Transfer the tenderloins to a carving board, cover loosely with aluminum foil and let rest for 5 minutes.  Carve into slices across the grain and at an angle to the cutting board.  Season with salt.  Serve the tenderloins hot, warm or at room temperature.
Serves 4 to 6

Grilled Fish Pointers

CRISSCROSS  If you are grilling a fillet with the skin on (common for salmon, bass and snapper), make shallow crisscross slices – about 1/8 inch deep – into the skin with a sharp knife.  This will prevent the fillet from curling as it cooks.

SKIN SIDE DOWN Always grill a fillet with the skin side down first to ensure the skin is well browned and crispy before the fillet is fully cooked.  To prevent sticking, clean and grease the grate before heating and brush the fillet with oil.

FLAKE TEST Follow recipe timings. Check doneness at the minimum cooking time by inserting a fork into the fish and gently twisting. (Typically, for each inch of thickness, a fillet requires about 10 minutes of cooking time over medium-high heat.) Properly cooked fish is opaque with a flaky texture; overcooked fish will be tough outside with dry, mealy flesh.

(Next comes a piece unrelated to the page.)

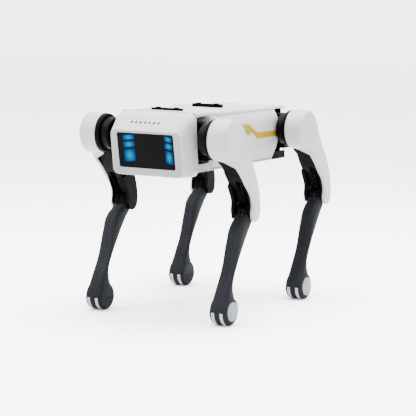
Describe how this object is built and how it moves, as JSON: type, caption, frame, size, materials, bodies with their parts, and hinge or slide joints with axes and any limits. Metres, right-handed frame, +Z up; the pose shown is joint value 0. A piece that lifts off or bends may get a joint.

Simple Grilled Steak Fajitas

Ingredients:
1 lb top sirloin steak or flat iron steak
2 tablespoon fajita seasoning mix
1 large sweet onion, cut crosswise into ½ inch slices
1 medium sweet red bell pepper, halved
1 medium green bell pepper, halved
1 tablespoon olive oil
4 tortillas (8 inch), warmed
Optional items:
Sliced avocado
Chopped fresh cilantro
Lime wedges

Directions:
Rub steak with seasoning mix.  Brush onion and peppers with the oil.  Allow steak to come to room temperature.
Preheat grill to medium high heat.
Grill steak and vegetables, covered, for 4-6 minutes on each side or until meat reaches desired doneness, and vegetables are tender.  Sirloin steak does not like to be well done – grill to 145 degrees F for best results.  Flat Iron steak can be grilled to complete doneness if desired.
Remove from grill.  Let steak stand, covered, 5 minutes before slicing.
Cut vegetables and steak into strips; serve in tortillas.  If desired, top with avocado and cilantro and serve with lime wedge.